Ставить же теперь, как ни в чём не бывало, вопрос об «увековечении» памяти великого критика, как основной и, по сути, единственный, а не вопрос постижения и осмысления его наследия, можно, лишь при условии дальнейшей его «канонизации», как это и было в советский период истории, когда его революционно-демократические воззрения оказались близкими идеологической ситуации той поры, с её «революционными ценностями», а, не народными ценностями и национальными интересами. Тем самым, по сути, предлагается возвращение к прежнему, догматическому восприятию наследия В. Белинского и его единоличного господства в критике, как несомненного образца. При этом, из истории литературы и общественной мысли выпадают не только многие, не менее талантливые критики, но и на долгие годы определялась посмертная судьба Н. Гоголя и его наследия. Так же, как и Ф. Достоевского.

Не думаю, что это делается теперь сознательно или умышленно. Скорее – по «традиционной» недооценке мыслительной, философской, метафизической стороны нашего бытия, что, конечно, не может быть извинительным.

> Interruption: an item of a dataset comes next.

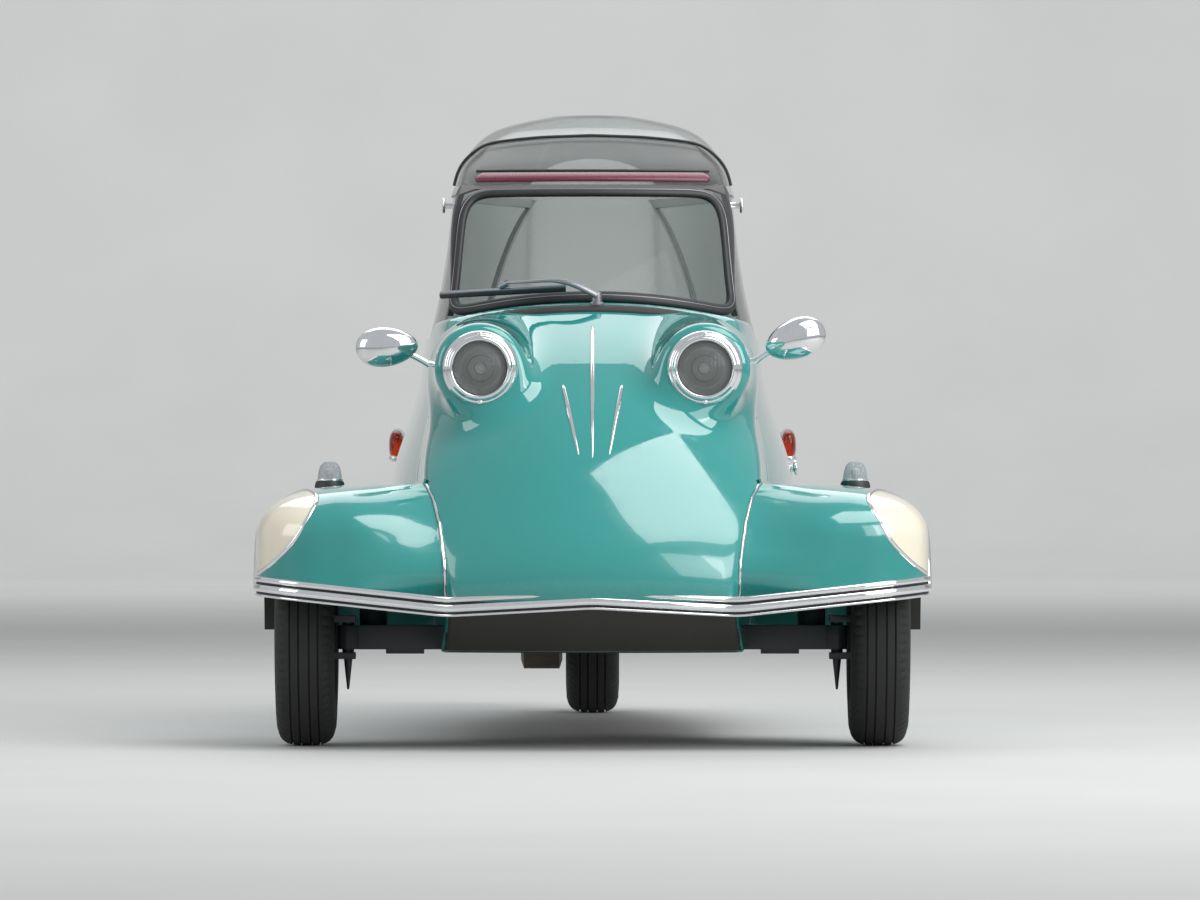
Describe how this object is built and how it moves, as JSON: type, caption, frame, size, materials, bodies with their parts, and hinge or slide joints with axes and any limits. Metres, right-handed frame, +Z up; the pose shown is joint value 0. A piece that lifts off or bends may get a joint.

О степени же фетишированности критика свидетельствует тот факт, что всякий раз, когда заходит речь о нём, непременно предпосылается эпитет – «неистовый», не особо задумываясь, что это слово значит в русском языке. Между тем, неистовство – это несдержанность в чувствах, исступлённость, буйство, безудержная ярость и даже – жестокость. Но тогда почему столь нелицеприятная, даже отрицательная характеристика навязывалась как безусловно положительная и даже в качестве некоего идеала?..

Обычно, это оправдывается тем, что в своей неистовости критик был искренен. Но искренность сама по себе в делах мировоззренческих не является достаточным аргументом. Всё ведь, в конечном счёте, определялось революционным типом сознания, что почиталось, безусловно, положительным, передовым и прогрессивным.

Никто теперь не собирается вычёркивать В.Белинского из истории русской общественной мысли и литературы, никто не собирается сбрасывать его с «корабля современности». Не в пример ему самому и особенно его последователям, которые совершали это вполне искренне, безжалостно и жестоко. Но и делать вид, что во все эти долгие времена ничего особенного не произошло, мы не имеем права.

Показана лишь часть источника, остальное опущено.